The big finale isn't very successful; a series of armies appears pretty much out of thin air to push the plot forward, and the final twist, because it is heavily foreshadowed but absurdly carried out, manages to be at once predictable and unbelievable.

The book has two themes, both heavily and frequently underlined, that every action has consequences, ultimately unpredictable, and that freedom isn't free. True enough, but the author has nothing particularly original or insightful to say on either topic.

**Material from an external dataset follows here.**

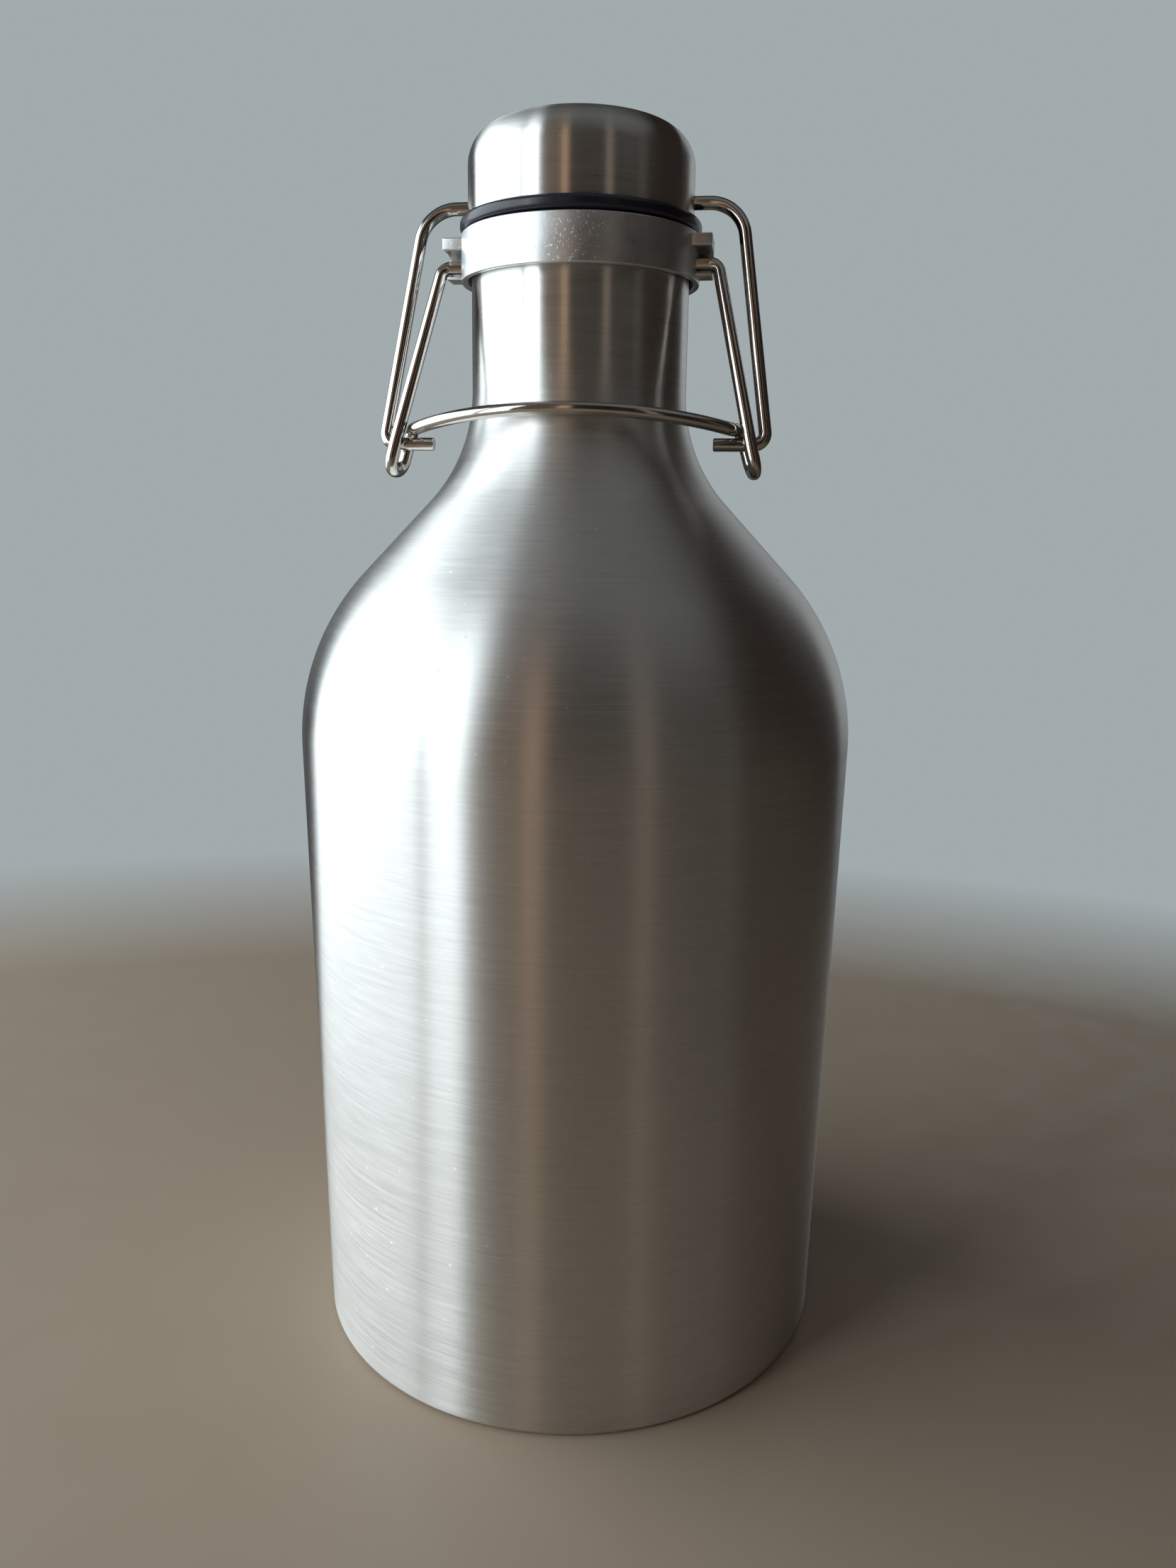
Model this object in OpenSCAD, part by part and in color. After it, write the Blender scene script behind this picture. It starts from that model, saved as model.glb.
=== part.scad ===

The bottom line is that this is just not very good Tolkien cribbing. There are quite a few other Mithgar stories by McKiernan, but I have no plans to read any of them.

Rating: 2 stars
Summary: Into the Repetition (Part 2)
Review: This book was hard for me to read. I've reviewed the first one of this duology, and the same problems exist for this book. It is too repetitive, chiefly in the areas of travel and philosophy. There is no reason for these novels to be this long. Such a waste., and I was able to finish it.